WRITTEN TASK:
Locate the lines where "bodies" occurs and copy them as they stand.
---
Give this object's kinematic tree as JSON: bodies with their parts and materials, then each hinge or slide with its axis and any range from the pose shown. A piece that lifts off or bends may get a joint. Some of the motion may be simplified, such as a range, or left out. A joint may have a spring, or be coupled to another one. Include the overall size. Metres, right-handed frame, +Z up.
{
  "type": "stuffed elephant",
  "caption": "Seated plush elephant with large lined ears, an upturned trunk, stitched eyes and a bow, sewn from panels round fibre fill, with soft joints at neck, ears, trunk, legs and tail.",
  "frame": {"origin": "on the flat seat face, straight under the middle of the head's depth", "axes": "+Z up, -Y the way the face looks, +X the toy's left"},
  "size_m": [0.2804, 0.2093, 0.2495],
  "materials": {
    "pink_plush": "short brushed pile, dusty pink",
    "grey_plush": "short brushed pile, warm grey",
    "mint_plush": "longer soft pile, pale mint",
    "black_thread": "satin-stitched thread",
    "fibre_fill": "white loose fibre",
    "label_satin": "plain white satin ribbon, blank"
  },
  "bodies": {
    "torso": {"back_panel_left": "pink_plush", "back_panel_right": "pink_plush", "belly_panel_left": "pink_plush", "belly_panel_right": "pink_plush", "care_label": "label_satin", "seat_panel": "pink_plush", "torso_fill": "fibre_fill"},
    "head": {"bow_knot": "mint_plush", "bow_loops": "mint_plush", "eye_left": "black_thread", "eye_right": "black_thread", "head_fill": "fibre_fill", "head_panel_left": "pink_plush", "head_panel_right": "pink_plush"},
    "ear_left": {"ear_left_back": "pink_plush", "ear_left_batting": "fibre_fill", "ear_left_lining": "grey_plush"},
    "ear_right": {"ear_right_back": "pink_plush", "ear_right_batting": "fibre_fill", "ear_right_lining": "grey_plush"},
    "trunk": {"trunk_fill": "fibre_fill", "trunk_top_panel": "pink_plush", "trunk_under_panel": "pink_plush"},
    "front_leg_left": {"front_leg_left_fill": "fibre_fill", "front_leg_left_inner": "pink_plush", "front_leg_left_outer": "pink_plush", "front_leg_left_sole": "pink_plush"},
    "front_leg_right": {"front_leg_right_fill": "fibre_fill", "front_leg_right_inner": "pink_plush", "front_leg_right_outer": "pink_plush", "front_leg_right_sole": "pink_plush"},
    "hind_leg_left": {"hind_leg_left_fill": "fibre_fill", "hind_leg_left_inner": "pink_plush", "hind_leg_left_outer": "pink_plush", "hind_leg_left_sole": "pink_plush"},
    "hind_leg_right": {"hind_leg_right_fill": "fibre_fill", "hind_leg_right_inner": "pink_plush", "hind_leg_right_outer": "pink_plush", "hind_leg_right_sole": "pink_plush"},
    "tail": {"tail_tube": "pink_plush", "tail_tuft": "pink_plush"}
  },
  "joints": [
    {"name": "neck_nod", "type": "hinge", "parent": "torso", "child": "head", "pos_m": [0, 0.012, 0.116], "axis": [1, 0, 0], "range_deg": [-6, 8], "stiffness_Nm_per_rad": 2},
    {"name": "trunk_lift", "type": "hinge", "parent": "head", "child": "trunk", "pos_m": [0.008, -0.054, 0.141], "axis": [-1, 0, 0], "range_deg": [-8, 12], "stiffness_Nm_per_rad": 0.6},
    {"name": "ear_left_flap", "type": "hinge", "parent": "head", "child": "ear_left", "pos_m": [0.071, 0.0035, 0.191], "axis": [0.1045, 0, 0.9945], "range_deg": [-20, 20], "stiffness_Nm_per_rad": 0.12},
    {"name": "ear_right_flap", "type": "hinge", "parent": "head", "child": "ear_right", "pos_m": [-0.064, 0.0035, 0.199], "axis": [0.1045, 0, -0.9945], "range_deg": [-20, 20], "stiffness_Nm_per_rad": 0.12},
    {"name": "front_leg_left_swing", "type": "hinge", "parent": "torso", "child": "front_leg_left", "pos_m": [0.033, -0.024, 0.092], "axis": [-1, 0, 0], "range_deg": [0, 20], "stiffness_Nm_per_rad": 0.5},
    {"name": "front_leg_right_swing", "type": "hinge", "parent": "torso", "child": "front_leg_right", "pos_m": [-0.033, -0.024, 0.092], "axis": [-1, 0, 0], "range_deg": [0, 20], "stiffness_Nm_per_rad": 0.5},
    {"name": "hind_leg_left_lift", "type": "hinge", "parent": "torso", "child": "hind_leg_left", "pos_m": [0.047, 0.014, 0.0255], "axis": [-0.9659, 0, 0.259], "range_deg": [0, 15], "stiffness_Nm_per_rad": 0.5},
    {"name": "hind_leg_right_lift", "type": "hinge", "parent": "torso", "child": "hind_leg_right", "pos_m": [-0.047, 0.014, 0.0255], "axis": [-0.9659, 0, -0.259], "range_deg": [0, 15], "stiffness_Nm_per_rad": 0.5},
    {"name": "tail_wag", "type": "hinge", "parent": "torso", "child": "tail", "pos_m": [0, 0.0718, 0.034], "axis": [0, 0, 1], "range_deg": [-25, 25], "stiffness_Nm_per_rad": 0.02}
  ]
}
---
SOLUTION TO THIS EXERCISE:
Give this object's kinematic tree as JSON: bodies with their parts and materials, then each hinge or slide with its axis and any range from the pose shown. A piece that lifts off or bends may get a joint. Some of the motion may be simplified, such as a range, or left out. A joint may have a spring, or be coupled to another one. Include the overall size. Metres, right-handed frame, +Z up.
  "bodies": {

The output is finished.